Since this is a festive holiday being celebrated in France, of course foie gras made an appearance. Last year it was in the raviolis I made to serve with the consommé.
This year they appeared in the second course verrine. I started by preparing first a simple foie gras terrine, which is actually very easy to do. You remove the large veins from your foie gras, marinate the foie in cognac and sea salt overnight, and then after pressing it into a terrine, let it cook in a bain-marie which has been placed in a very slow oven. This refrigerates as long as you want it to, up to two weeks by the book, or longer. In the minutes we served the verrine, we put a good hunk (about a cupful) of the foie terrine which had been warmed to just above room temperature along with a few tablespoons of heavy whipping cream, a tablespoon of Madeira, and seasonings like salt and touch of paprika into a bowl and whipped it up into a very smooth thick liquid puree. This was put into a gas charged canister which we call a siphon here in France, in which we normally make chantilly, and piped it into glasses. In the previous days, we did some taste testing and chose a ginger preserve from England and a fig compote that both really set off sparks with the flavor of the foie gras.

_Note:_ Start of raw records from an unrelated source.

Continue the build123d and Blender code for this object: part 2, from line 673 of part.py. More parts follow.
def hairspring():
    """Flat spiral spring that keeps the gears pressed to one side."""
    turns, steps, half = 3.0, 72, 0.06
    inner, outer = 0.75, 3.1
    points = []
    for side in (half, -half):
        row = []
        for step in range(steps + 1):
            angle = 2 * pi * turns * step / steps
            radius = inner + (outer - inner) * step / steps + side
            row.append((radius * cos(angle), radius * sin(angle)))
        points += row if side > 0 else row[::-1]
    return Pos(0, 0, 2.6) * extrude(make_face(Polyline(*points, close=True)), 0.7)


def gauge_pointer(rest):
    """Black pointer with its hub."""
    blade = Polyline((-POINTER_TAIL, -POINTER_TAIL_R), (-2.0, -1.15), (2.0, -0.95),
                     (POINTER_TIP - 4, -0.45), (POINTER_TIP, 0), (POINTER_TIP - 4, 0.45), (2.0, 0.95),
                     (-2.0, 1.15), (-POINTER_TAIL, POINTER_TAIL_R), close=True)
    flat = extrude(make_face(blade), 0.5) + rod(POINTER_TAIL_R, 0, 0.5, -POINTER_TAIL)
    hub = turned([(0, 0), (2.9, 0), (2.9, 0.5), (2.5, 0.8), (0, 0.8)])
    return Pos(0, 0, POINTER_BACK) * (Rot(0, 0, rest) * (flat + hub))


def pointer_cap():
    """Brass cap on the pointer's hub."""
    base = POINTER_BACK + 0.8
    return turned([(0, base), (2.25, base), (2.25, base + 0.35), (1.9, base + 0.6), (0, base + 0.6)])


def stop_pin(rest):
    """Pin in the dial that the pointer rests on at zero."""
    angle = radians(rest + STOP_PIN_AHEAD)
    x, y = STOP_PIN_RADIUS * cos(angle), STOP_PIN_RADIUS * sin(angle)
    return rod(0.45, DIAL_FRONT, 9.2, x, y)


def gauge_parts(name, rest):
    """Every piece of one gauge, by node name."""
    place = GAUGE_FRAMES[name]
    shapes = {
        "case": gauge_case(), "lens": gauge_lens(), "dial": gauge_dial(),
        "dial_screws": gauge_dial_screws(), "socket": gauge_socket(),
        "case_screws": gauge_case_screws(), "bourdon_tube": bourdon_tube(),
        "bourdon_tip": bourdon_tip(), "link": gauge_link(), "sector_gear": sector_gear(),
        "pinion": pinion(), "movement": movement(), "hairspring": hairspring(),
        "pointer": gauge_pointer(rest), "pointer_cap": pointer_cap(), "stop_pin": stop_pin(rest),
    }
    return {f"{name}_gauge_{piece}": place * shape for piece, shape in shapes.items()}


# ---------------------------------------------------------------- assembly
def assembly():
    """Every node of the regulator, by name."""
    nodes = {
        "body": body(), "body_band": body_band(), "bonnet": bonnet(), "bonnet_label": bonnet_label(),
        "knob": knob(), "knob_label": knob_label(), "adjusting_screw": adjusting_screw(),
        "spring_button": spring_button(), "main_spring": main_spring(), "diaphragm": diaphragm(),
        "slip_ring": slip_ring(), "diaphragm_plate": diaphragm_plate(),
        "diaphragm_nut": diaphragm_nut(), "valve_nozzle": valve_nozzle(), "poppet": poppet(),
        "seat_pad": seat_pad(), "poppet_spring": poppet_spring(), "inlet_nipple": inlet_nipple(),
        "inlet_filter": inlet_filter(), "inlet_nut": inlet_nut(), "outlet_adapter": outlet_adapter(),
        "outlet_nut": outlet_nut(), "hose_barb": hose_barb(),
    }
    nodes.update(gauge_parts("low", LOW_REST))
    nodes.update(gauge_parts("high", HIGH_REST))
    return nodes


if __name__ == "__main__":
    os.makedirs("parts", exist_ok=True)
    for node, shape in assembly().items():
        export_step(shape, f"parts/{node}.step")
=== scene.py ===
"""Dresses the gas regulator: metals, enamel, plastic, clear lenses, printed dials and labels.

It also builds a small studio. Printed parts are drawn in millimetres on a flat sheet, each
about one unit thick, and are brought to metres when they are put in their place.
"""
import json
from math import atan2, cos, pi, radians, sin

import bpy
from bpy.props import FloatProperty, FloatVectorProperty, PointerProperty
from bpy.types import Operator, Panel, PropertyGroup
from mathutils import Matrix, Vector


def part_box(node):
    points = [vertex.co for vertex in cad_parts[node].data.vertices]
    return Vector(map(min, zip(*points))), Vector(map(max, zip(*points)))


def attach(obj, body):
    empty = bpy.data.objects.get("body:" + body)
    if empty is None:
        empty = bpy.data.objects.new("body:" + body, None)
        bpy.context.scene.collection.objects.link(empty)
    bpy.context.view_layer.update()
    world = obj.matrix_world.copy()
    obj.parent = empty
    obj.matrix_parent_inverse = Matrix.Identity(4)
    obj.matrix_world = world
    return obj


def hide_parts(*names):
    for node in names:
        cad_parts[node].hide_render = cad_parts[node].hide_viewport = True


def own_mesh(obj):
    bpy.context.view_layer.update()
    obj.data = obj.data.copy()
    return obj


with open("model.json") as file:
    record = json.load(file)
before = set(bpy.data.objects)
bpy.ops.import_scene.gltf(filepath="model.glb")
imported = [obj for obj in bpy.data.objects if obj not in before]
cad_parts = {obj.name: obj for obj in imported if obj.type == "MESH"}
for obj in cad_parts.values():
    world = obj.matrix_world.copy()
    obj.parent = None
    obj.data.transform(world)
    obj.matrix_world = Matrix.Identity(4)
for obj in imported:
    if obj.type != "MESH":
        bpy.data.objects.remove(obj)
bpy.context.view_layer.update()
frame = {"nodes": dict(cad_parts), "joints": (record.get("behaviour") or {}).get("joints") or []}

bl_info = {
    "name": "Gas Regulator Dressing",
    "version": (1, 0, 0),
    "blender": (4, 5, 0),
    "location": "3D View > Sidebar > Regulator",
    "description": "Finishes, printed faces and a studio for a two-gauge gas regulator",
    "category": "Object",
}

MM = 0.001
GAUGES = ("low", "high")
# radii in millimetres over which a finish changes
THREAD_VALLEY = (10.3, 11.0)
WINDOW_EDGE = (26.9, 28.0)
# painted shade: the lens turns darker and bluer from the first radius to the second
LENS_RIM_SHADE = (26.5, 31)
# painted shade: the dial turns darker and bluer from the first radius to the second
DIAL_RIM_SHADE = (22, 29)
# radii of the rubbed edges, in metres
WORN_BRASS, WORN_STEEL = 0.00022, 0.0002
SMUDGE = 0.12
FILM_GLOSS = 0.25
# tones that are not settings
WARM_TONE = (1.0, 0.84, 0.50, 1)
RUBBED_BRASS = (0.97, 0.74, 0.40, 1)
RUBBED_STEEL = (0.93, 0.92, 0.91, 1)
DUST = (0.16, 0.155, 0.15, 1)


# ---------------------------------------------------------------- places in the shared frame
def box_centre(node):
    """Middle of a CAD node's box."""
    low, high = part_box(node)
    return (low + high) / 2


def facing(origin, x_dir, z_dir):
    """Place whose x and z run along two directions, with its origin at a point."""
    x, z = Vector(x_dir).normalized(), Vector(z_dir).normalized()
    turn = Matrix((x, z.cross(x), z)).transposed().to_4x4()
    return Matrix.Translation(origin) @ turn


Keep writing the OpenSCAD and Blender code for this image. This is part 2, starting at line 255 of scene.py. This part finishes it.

The siphon went into a warm bath (actually the water in which we had poached the raviolis in the previous course) When it was time to serve, Loïc was delegated the technical task of inserting the gas capsule piping the just warmed foie gras, which was the consistency of whipped cream, into little oval shaped glasses, layering it along with the different compotes. Heart shaped brioche toasts and a glass of fruity Gewurztraminer completed the course. The guests broke out into applause. It was a strange moment, knowing how easy this was.
The third course was the Turkey, stuffed with the usual freshly cracked at the last minute oyster and regular corn bread stuffing. Mom brought those bags in which you can cook the turkey, and once we’d convinced Loïc that this would not kill us, we used it – really a wonderful invention. The bird steams in its own juices and your effect is so fabulously silky and moist that I think that this imported American innovation in turkey roasting technology is vastly superior to any other roasting method. It saved our eyebrows, it gave us time to spend with the guests, it saved our lives. Thank you Reynolds.
I arranged sage leaves in a decorative pattern over the simply butter slathered bird and then covered this with a veil of crepine, which fused to the skin becoming invisible in roasting and held the herb arrangement in place. I will develop this idea and share it with you with a how to in the weeks to come, because I feel that it is a great trick and it can apply to much more than Thanksgiving.
The sides consisted of A real winner of a recipe which we do every year now for Autumn Vegetable Succotash from Martha Stewart's on-line recipes, a chestnut and bacon puree which was inspired by a dish I once enjoyed in China, glazed carrots (I insisted that Loïc do those again), and thin green asparagus tips wrapped in bacon. Green asparagus is not as common to the French as the white, and since our guests were mostly French I knew that it would be appreciated.
The cheeses this year were all from within a couple of hours by car from Lyon, Epoisse, Langres, an ash covered chevre, an Arome de Lyon, and a fruity Comte. Dessert, which Loïc always prepares, dessert being a man thing in this household, included a Kentucky Bourbon Pecan Pie, and a take on the pumpkin pie using butternut squash, a recipe that has been tweaked and adjusted from a 1985 Southern Living cookbook.
Three guests independently arrived with bouquets of orange roses, a strange and interesting coincidence which I am convinced means something wonderful. The smallest flowers made their way into the table arrangements.